Robinhood, meanwhile, decided to just play the plug-ears-la-la-la card and pretend that the last two weeks didn’t even happen, to drop a spot that’s looking to show you that you’ve always been an investor—that haircut, that new dog, the 6 a.m. jog,  relationships, new businesses—and now it’s time to take that experience into the stock market. Thankfully, those call options I had on that buzzcut from a barber with diamond hands didn’t bankrupt my whole family.

Guinness recruited NFL legend Joe Montana to invoke the famous 1979 Cotton Bowl comeback by his Notre Dame Fighting Irish (the Chicken Soup Game) in which he fought off cold conditions and scored three touchdowns in the last eight minutes of the game, as a metaphor for dealing with the flaming pile of bad situations that was 2020. “You wanna be great?” Montana asks rhetorically. “Make everyone around you better.” Sure thing, champ, but two screaming elementary-school kids during a Zoom meeting is a more formidable threat than the Houston Cougars defensive backfield.

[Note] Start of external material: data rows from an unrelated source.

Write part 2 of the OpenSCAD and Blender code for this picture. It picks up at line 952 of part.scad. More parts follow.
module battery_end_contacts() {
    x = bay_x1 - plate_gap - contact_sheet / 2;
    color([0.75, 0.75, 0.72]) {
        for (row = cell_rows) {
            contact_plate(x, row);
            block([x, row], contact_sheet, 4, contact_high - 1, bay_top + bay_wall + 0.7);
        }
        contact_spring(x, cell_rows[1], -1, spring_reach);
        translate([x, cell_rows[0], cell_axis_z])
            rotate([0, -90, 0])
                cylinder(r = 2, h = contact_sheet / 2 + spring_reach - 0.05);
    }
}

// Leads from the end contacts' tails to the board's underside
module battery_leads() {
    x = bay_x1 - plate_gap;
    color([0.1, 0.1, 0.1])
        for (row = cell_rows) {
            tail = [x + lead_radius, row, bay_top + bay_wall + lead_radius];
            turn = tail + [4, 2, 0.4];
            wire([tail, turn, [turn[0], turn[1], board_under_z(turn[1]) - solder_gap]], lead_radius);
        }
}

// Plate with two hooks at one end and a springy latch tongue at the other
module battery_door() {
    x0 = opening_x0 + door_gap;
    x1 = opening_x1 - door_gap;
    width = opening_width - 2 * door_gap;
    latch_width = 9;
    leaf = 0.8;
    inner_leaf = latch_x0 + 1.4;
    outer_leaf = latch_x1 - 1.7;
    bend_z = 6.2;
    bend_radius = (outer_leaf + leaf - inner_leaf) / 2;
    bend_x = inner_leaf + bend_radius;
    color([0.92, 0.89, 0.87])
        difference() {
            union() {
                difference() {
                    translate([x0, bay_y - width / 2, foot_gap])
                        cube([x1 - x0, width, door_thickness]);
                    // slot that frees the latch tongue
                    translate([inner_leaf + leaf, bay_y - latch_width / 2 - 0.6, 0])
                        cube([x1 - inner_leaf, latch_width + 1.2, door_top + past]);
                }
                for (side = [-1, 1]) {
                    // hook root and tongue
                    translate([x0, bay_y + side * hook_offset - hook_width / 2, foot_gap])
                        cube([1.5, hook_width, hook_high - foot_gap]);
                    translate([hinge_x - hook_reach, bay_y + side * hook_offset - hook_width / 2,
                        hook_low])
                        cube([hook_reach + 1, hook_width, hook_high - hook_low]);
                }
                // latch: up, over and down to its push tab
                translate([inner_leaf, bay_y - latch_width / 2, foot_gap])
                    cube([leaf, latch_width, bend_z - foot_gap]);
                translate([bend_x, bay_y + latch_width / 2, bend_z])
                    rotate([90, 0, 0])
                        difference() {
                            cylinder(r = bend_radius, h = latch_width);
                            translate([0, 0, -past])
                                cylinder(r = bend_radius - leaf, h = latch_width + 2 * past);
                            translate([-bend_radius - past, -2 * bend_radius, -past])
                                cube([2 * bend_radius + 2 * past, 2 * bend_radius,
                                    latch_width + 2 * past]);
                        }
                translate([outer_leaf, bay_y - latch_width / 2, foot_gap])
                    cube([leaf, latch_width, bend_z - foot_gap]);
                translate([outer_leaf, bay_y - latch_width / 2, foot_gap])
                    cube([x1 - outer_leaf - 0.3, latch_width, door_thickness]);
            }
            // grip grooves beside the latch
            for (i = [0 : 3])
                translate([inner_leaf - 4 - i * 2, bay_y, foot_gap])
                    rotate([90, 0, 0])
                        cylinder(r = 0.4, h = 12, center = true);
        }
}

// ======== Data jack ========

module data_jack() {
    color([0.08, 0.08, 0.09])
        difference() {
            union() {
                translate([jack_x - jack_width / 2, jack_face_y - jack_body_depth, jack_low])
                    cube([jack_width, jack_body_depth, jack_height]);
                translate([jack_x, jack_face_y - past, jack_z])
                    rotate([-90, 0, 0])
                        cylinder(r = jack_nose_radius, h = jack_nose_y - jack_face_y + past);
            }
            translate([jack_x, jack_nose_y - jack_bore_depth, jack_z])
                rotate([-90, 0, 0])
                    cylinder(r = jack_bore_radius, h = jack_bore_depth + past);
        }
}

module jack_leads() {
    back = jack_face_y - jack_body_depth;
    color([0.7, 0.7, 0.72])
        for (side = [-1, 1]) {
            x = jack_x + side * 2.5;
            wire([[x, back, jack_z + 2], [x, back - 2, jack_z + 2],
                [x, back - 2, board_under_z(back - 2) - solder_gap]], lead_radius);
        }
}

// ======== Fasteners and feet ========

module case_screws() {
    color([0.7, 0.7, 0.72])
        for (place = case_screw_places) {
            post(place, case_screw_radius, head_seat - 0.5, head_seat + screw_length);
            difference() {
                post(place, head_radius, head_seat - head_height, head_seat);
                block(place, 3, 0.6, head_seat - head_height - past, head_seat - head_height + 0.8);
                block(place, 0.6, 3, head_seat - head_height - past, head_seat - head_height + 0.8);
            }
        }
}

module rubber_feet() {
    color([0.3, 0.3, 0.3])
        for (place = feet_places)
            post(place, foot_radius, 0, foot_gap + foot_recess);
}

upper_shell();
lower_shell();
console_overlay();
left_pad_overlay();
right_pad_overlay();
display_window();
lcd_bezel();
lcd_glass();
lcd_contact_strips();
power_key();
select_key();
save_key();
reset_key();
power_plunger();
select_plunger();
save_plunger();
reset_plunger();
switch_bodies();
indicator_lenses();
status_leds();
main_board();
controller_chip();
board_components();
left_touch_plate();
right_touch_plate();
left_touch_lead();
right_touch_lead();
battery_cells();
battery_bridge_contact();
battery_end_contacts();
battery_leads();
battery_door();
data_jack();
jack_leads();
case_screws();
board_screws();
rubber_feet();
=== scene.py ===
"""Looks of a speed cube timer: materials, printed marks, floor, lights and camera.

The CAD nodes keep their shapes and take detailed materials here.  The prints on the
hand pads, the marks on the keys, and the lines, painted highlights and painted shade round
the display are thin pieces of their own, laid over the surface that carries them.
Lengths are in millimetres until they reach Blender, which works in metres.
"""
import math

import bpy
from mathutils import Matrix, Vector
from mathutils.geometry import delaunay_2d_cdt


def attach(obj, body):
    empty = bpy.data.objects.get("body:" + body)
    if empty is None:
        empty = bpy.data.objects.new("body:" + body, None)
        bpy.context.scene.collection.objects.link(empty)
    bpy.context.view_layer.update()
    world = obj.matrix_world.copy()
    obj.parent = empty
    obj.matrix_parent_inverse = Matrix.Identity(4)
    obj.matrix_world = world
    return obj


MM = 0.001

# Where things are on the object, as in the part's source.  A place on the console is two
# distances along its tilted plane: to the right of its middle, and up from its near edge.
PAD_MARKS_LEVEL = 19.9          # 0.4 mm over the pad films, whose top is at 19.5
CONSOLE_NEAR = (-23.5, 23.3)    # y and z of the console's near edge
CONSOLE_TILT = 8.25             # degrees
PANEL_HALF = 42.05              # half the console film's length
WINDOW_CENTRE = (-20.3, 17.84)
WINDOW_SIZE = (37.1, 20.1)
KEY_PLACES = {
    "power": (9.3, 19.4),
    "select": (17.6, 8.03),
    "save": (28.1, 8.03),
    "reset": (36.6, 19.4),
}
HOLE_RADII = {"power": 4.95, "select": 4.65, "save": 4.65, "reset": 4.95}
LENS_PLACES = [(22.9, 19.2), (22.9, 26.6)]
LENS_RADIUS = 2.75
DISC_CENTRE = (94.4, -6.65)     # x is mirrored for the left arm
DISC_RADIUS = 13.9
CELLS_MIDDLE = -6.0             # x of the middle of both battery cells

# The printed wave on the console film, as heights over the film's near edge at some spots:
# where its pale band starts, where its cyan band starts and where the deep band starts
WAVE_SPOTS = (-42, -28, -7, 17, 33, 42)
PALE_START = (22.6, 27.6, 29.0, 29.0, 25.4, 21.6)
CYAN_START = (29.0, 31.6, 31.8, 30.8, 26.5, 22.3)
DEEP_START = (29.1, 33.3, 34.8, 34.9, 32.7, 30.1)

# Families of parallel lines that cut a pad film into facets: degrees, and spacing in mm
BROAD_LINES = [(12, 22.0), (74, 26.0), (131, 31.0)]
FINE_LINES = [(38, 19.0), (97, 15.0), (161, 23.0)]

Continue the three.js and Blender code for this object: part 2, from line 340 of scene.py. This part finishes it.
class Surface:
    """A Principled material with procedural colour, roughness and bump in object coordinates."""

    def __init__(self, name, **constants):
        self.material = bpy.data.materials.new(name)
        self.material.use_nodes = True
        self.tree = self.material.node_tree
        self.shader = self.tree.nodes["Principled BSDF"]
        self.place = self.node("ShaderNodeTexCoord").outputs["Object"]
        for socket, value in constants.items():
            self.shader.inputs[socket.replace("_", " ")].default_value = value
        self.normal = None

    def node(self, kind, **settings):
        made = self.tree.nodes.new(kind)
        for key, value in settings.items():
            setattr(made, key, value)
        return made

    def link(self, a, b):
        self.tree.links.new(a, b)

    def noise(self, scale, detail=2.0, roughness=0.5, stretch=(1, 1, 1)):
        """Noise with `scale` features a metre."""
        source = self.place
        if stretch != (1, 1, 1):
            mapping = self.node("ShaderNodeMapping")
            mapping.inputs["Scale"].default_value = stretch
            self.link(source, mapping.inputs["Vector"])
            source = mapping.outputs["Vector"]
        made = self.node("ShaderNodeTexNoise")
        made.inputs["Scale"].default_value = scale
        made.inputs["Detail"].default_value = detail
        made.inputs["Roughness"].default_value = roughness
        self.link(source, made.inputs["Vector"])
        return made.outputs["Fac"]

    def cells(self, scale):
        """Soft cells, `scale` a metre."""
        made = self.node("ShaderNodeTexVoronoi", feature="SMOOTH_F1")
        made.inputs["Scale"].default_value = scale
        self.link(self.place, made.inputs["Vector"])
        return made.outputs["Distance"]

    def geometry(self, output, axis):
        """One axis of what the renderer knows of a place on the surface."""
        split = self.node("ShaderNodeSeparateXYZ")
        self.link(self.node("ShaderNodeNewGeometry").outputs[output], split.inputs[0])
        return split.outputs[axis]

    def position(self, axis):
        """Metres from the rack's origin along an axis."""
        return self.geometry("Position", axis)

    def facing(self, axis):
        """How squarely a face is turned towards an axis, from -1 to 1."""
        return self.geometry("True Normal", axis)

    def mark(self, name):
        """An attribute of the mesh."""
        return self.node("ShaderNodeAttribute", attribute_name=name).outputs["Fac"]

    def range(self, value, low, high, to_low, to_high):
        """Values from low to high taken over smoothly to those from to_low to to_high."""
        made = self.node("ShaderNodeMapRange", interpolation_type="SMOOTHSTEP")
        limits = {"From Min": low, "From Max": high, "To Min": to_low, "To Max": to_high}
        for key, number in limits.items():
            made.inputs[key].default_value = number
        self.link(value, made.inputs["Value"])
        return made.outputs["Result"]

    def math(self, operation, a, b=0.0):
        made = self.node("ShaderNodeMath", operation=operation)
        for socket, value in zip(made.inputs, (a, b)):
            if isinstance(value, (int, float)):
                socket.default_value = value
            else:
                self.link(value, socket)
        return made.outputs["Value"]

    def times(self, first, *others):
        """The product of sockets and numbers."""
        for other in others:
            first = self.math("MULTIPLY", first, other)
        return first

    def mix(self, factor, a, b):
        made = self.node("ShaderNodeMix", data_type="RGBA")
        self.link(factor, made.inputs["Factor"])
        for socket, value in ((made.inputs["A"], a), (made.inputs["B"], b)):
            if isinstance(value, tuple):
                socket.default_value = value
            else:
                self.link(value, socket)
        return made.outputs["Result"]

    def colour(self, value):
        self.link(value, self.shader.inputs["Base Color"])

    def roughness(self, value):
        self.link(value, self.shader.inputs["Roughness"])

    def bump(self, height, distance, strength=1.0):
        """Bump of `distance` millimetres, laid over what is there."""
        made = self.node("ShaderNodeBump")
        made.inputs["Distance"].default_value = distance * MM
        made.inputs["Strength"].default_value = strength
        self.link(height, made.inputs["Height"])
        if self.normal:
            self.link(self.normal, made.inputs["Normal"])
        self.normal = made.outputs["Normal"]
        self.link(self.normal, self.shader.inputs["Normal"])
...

And lastly, Michelob Ultra showcases a laundry list of famed, successful athletes, but highlights their more candid moments away from competition to ask us to focus on our own personal happiness. The commercial asks if stars such as Serena Williams, Peyton Manning, and Anthony Davis were happy because they were winning, or winning because they were happy.

 

Insecurity and uncertainty have always been fertile ground for any advertiser to manipulate for commercial purposes. But this year was not the one for the Super Bowl ad breaks to be life-coaching sessions. So by Monday, these marketers will all be singing their own version of another Dolly hit: “Do I Ever Cross Your Mind.”